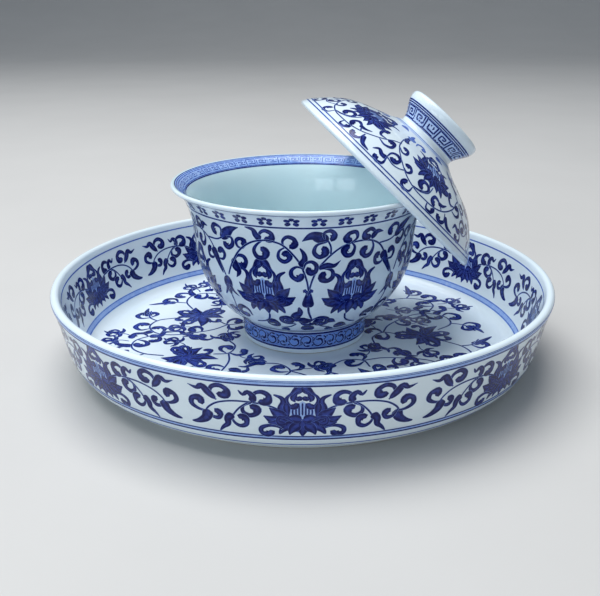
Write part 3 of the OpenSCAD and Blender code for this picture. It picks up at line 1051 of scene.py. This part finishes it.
class GAIWAN_OT_lid_painting(bpy.types.Operator):
    """Paint the lid's dome and its knob"""
    bl_idname = "gaiwan.lid_painting"
    bl_label = "Lid painting"

    def execute(self, context):
        outside, knob, _, _, _ = lid_lines()
        place = lid_place()
        lift = finish().painting_lift

        p = Painting(lift)
        face = Turned(outside, place)
        rim = NECK_R + face.end
        where = from_above(face, lambda r: np.clip(rim - r, 0, face.end))
        flower, scroll, neck_leaves = lotus(), read(LID_SCROLL), read(NECK_LEAVES)
        for k in range(6):
            a = k * math.pi / 3
            lay(p, where, scroll, turn=a, fat=0.84)
            lay(p, where, flower, round_and_round(0.9, -37.4, a), (0.92, 0.96), turn=a, fat=0.92,
                fringe=0.3, heart=0.8)
            lay(p, where, neck_leaves, turn=a, depth=0.62)
        t = np.radians(np.linspace(0, 360, 361))
        for r, w, depth in ((46.3, 0.36, 0.85), (47.8, 0.36, 0.85), (14.0, 0.34, 0.5),
                            (15.0, 0.9, 0.16)):
            p.stroke(where, np.stack([r * np.cos(t), r * np.sin(t)], 1), w, "ring", depth)
        p.mesh("lid_painting_dome", "lid", "cobalt")

        q = Painting(lift)
        where, reference = round_wall(Turned(knob, place), 0, 13), 13
        q.hoops(where, reference, (3.75, 4.4, 0.16), (1.45, 0.42, 1), (6.1, 0.38, 1),
                (6.85, 0.38, 1), (7.6, 0.42, 1))
        meander(q, where, reference, 14, 1.7, 5.8, 0.5)
        q.mesh("lid_painting_knob", "lid", "cobalt")
        return {"FINISHED"}


def pick_edges(piece, wanted):
    """Selects the edges whose two ends both pass."""
    corners = piece.data.vertices
    for e in piece.data.edges:
        e.select = all(wanted(corners[i].co) for i in e.vertices)


def lamp(name, at, aim, size, power, tint):
    """A flat lamp at one place, turned to another."""
    data = bpy.data.lights.new(name, "AREA")
    data.shape, data.size, data.size_y = "RECTANGLE", *size
    data.energy, data.color = power, tint
    o = bpy.data.objects.new(name, data)
    o.location = at
    o.rotation_euler = (Vector(aim) - Vector(at)).to_track_quat("-Z", "Y").to_euler()
    bpy.context.scene.collection.objects.link(o)


class GAIWAN_OT_stage(bpy.types.Operator):
    """Set the floor, the soft light and the camera"""
    bl_idname = "gaiwan.stage"
    bl_label = "Stage"

    def execute(self, context):
        s = context.scene.gaiwan_stage
        back = 2.9          # edges further back than this are the floor's far edge
        clear_selection()
        bpy.ops.mesh.primitive_plane_add(size=6, location=(0, 0, 0))
        floor = context.object
        floor.name = "floor"
        bpy.ops.object.mode_set(mode="EDIT")
        bpy.ops.mesh.select_mode(type="EDGE")
        bpy.ops.mesh.select_all(action="DESELECT")
        bpy.ops.object.mode_set(mode="OBJECT")
        pick_edges(floor, lambda co: co.y > back)
        bpy.ops.object.mode_set(mode="EDIT")
        bpy.ops.mesh.extrude_region_move(TRANSFORM_OT_translate={"value": (0, 0.4, 3)})
        bpy.ops.object.mode_set(mode="OBJECT")
        pick_edges(floor, lambda co: co.y > back and co.z < 0.1)
        bpy.ops.object.mode_set(mode="EDIT")
        bpy.ops.mesh.bevel(offset=1.6, segments=20, affect="EDGES")
        bpy.ops.object.mode_set(mode="OBJECT")
        bpy.ops.object.shade_smooth_by_angle(angle=math.radians(60))
        m, t, shader = new_material("pale floor")
        pale = tuple(s.floor)
        grain = noise(t, (-600, 0), 9, 4)
        shade = ramp(t, (-350, 0), grain, [(0.3, shaded(pale, 0.96)), (0.7, pale)])
        t.links.new(shade, shader.inputs["Base Color"])
        shader.inputs["Roughness"].default_value = 0.6
        floor.data.materials.append(m)

        lamp("key light", (-0.24, 0.10, 1.15), (0, 0, 0.03), (1.1, 1.0), 18.0, (0.98, 0.99, 1.0))
        for name, along in (("window left", -0.26), ("window right", 0.26)):
            lamp(name, (-0.68 + along * 0.8, -0.92 - along * 0.6, 0.40), (0, 0.02, 0.05),
                 (0.44, 0.30), 1.8, (0.86, 0.94, 1.0))
        world = bpy.data.worlds.new("soft room")
        world.use_nodes = True
        sky = world.node_tree.nodes["Background"]
        sky.inputs["Color"].default_value = (0.72, 0.84, 1.0, 1)
        sky.inputs["Strength"].default_value = 0.26
        context.scene.world = world
        context.scene.view_settings.view_transform = "Standard"

        camera = bpy.data.cameras.new("camera")
        camera.lens, camera.sensor_width = s.lens, 36
        camera.clip_start, camera.clip_end = 0.01, 20
        o = bpy.data.objects.new("camera", camera)
        down, roll, yaw = s.camera_down, -0.003, -0.003
        ahead = Vector((math.sin(yaw) * math.cos(down), math.cos(yaw) * math.cos(down),
                        -math.sin(down)))
        right = Vector((math.cos(yaw), -math.sin(yaw), 0))
        up = right.cross(ahead)
        c, d = math.cos(roll), math.sin(roll)
        right, up = c * right + d * up, -d * right + c * up
        pose = Matrix((right, up, -ahead)).transposed().to_4x4()
        pose.translation = (0, -s.camera_back, s.camera_high)
        o.matrix_world = pose
        context.scene.collection.objects.link(o)
        context.scene.camera = o
        return {"FINISHED"}


STEPS = (GAIWAN_OT_tray, GAIWAN_OT_bowl, GAIWAN_OT_lid, GAIWAN_OT_tray_painting,
         GAIWAN_OT_bowl_painting, GAIWAN_OT_lid_painting, GAIWAN_OT_stage)


class GAIWAN_PT_panel(bpy.types.Panel):
    """Lists the pieces and their settings"""
    bl_idname = "GAIWAN_PT_panel"
    bl_label = "Gaiwan"
    bl_space_type = "VIEW_3D"
    bl_region_type = "UI"
    bl_category = "Gaiwan"

    def draw(self, context):
        for step in STEPS:
            self.layout.operator(step.bl_idname)
        for group in ("gaiwan_sizes", "gaiwan_finish", "gaiwan_stage"):
            box = self.layout.box()
            settings = getattr(context.scene, group)
            for name in setting_names(settings):
                box.prop(settings, name)


GROUPS = {"gaiwan_sizes": GaiwanSizes, "gaiwan_finish": GaiwanFinish, "gaiwan_stage": GaiwanStage}


def register():
    for c in (*GROUPS.values(), *STEPS, GAIWAN_PT_panel):
        bpy.utils.register_class(c)
    for name, c in GROUPS.items():
        setattr(bpy.types.Scene, name, bpy.props.PointerProperty(type=c))


def unregister():
    for name in GROUPS:
        delattr(bpy.types.Scene, name)
    for c in reversed((*GROUPS.values(), *STEPS, GAIWAN_PT_panel)):
        bpy.utils.unregister_class(c)


def main():
    register()
    for step in STEPS:
        part, name = step.bl_idname.split(".")
        getattr(getattr(bpy.ops, part), name)()
    bpy.context.view_layer.update()


if __name__ == "__main__":
    main()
═══
▶ **Problem to work on**
Looking at the material above, please copy exactly every line from its first line through the line containing "lift = finish().painting_lift", with both ends included and nothing else.

▶ **Complete response**
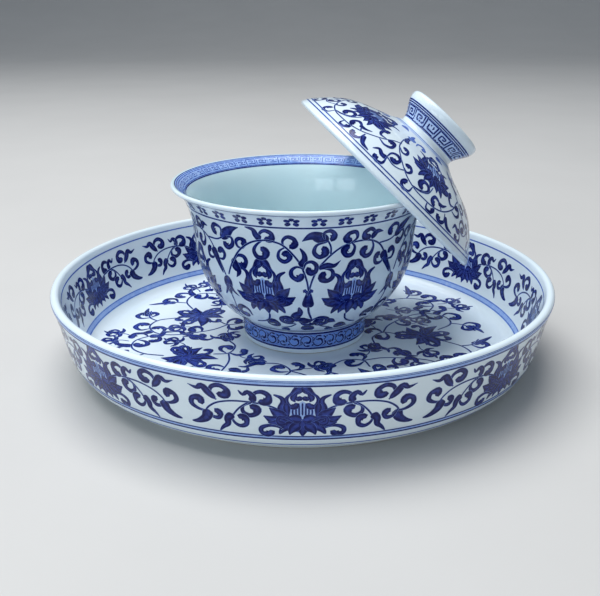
Write part 3 of the OpenSCAD and Blender code for this picture. It picks up at line 1051 of scene.py. This part finishes it.
class GAIWAN_OT_lid_painting(bpy.types.Operator):
    """Paint the lid's dome and its knob"""
    bl_idname = "gaiwan.lid_painting"
    bl_label = "Lid painting"

    def execute(self, context):
        outside, knob, _, _, _ = lid_lines()
        place = lid_place()
        lift = finish().painting_lift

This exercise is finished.